Sarah’s Key

SARAH’S KEY

 

By Gary Murray

 

Starring Kristen Scott Thomas, Melusine Mayance, Niels Arestrup, Frederic Pierrot Michel Duchaussoy, Dominique Frot, Gisele Casadesus Aidan Quinn and Natasha Mashkevich

 

Written by Serge Joncour and Gilles Paquet-Brenner

 

Based on the novel Sarah’s Key by Tatiana de Rosnay

 

Directed by Gilles Paquet-Brenner

 

Running time 100 min

 

MPAA Rating PG-13

 

Selig Film Rating FULL PRICE

 

Stories about WWII never seem to get old.  The atrocity to other peoples becomes a brutal reflection of how ideology overcomes humanity and how group think can lead down the path of horrible consequences.  The Nazi horror is a complex subject that easily lends to drama.  Some of the greatest films ever made have been about the battle between the Allies and the Axis.   Patton, Saving Private Ryan, Shindler’s List, Casablanca and The Dirty Dozen are just a taste of the impressive titles about the war.
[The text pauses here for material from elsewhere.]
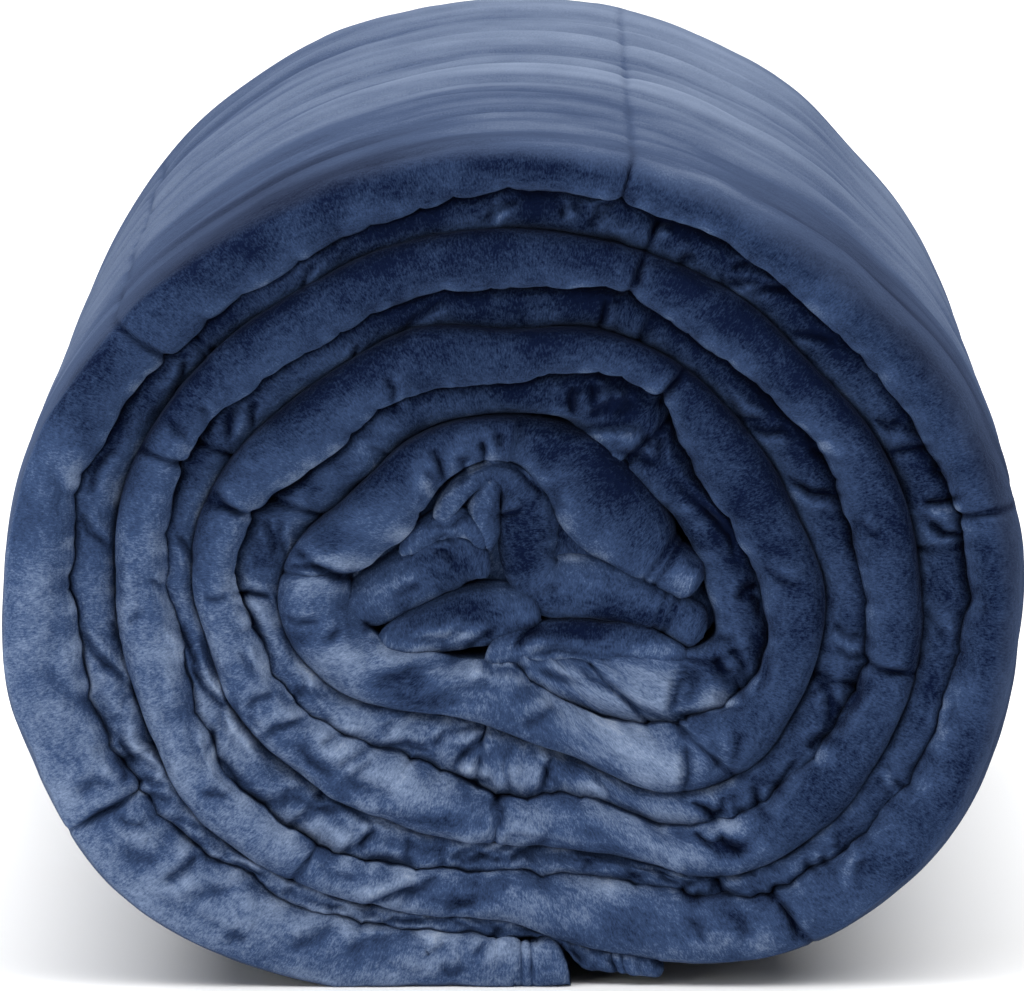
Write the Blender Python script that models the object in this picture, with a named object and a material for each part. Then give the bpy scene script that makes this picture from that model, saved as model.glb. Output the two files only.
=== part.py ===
"""Rolled quilted blanket: folded in half, wound about three and a half turns, resting on a flat spot."""

import math

import bmesh
import bpy
import numpy as np

MM = 0.001

# Driving sizes, in millimetres.
ROLL_LENGTH = 610.0
AXIS_HEIGHT = 104.0
SQUASH = 0.783
TURN_GAP = 1.3
FOLD_SLOT = 0.8
CREASE_DEPTH = 14.0
CREASE_DEPTH_AT_HEM = 17.0
WEB_DEPTH = 22.0
INNER_SET_BACK = 6.0
HEM_WIDTH = 12.0
HEM_STEP = 4.0
HEM_THICKNESS = 4.5

# Quilting: squares sewn through both faces.
SQUARE = 127.0
CROSS_SEAMS = 5
SEAM_DRAW = 2.2
SEAM_FRONT_DRAW = 5.0
SEAM_FLANK = 16.0

# The roll seen from its photographed end. Angles run clockwise from straight down, in degrees. Radii
# are measured across the roll, in millimetres: outer is the outside of a turn, and crease the fold
# line between its two halves. A turn's number goes up towards the middle.
ROLL_COLUMNS = (
    "angle", "outer_1", "crease_1", "outer_2", "crease_2", "outer_3", "crease_3", "outer_4", "crease_4",
)
ROLL_ROWS = (
    (0, 134, 118, 112, 94, 85, 70, 50, 33),
    (15, 138, 118, 112, 96, 84.5, 64, 46, 32),
    (30, 141, 119, 113, 98, 84, 62.5, 49, 32),
    (45, 141, 118, 112, 97, 83.5, 66, 55, 35),
    (60, 136, 116.5, 106, 91.5, 82.5, 67.5, 59, 38),
    (75, 132.5, 114.5, 102.5, 88, 80.5, 68.5, 61, 39),
    (90, 130.5, 113.5, 102, 89.5, 82, 71.5, 60, 40),
    (105, 131.5, 115.5, 104, 92, 83.5, 72, 57.5, 37),
    (120, 133, 115.5, 106, 94.5, 83, 66, 51, 33),
    (135, 134.5, 116, 108, 93, 82.5, 63.5, 51, 34.5),
    (150, 137, 118.5, 110.5, 93, 84.5, 66.5, 54, 36),
    (165, 142, 124, 115, 98, 87.5, 67, 55.5, 37),
    (180, 146, 130, 116.5, 97, 84, 66.5, 55.5, 38),
    (195, 143.5, 128, 114.5, 100, 86.5, 72, 54.5, 33),
    (210, 139.5, 123, 111.5, 93, 84.5, 72.5, 46, 27),
    (225, 135.5, 117.5, 106, 90.5, 79.5, 62, 45.5, 25),
    (240, 133, 116.5, 105, 90.5, 77.5, 58.5, 46.5, 24),
    (255, 131.5, 116.5, 104.5, 89, 77.5, 60, 47.5, 29),
    (270, 131, 118, 105.5, 89.5, 80.5, 64, 50, 36),
    (285, 131.5, 116.5, 108.5, 94, 82.5, 68, 51, 40),
    (300, 136.5, 120.5, 110.5, 96, 84.5, 70, None, None),
    (315, 140, 122.5, 114, 96, 86.5, 64, None, None),
    (330, 139.5, 118, 111, 93, 79.5, 53, None, None),
    (345, 127, 101.5, 92, 73, 58.5, 42, None, None),
)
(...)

Sure to be added to that list is one of the best films of 2011, Sarah’s Key.

 

The film is of two intertwining stories that take place sixty years apart.  The basic story is of young Sarah (Melusine Mayance), a French Jewish girl in 1942.  The French government comes to her home to round up the family and Sarah hides her little brother in the cupboard, thinking that they will be back in just a few minutes. 

 

Very soon, Sarah finds out that they are taken to the Vélodrome d’Hiver, a bicycle racing stadium.  The place in not set up to take so many and soon the toilets are over run and the Jews have to defecate on the floor.  With no food and no water, the conditions go from bad to deplorable.  All the time Sarah wants to get out and rescue her little brother who she locked in a cupboard.  Eventually, all the Jews are taken to a concentration camp in another part of France.  First the men are separated from their families, then the women from their children.  In one of the most heart-breaking moments of the movie, Sarah is forcibly taken from her mother. 

 

Finally alone, Sarah plans her escape with another little girl.  They are eventually taken-in by a kindly older couple.  With steadfast determination, Sarah does everything she can to get back to Paris and to the one left behind.

 

The other story is about an American, Julia Jarmond (Kristen Scott Thomas).  She is a reporter who stumbles on the story of the Vélodrome d’Hiver round-up.  Though she is married to a Frenchman, Julia finds that no one seems to know anything about what happened in her beloved city decades ago.  She slowly goes from interested researcher to advocate for truth.  Her search into a past that no one wants dug into drives her to confront her father-in-law which turns up a family secret that has been buried for decades.       

 

There are not enough superlatives in the thesaurus to describe this film.  The acting is top-notch.  Kristen Scott Thomas commands the screen as the reporter searching for the truth.  When she goes from interested reporter to impassioned advocate, the heartfelt journey is both sympathetic and complete.

 

Little Melusine Mayance was just brilliant as the young Sarah.  She has grit and determination beyond her years while still carrying on a childlike innocence.   This is an Oscar worthy performance, one of the best of 2011.

 

Director Gilles Paquet-Brenner delivers one of the most impressive works in recent years.  He seamlessly goes from one story to the other smoothly, weaving in such different stories into a distinct whole.  This is a masterwork of both camera and story taking divergent elements and combining into a tapestry of cinema. 

 

I was surprised to find out that the Vélodrome d’Hiver Round-up was not more well-known.  I naively assumed that everyone knew that the invaded governments of Europe just handed over all their Jews to the Nazi horde.  It wasn’t just a French situation, every European government did it.  I guess that I read too much war history. 

 

Sarah’s Key is the best film of 2011 so far.  It should make my top ten of the year.  This powerful film is what separates mere films from works of art.   It, along with films like Shindler’s List, should be a part of every school history class.    If this film doesn’t just rip your heart out of your chest, you may not even have an emotional core.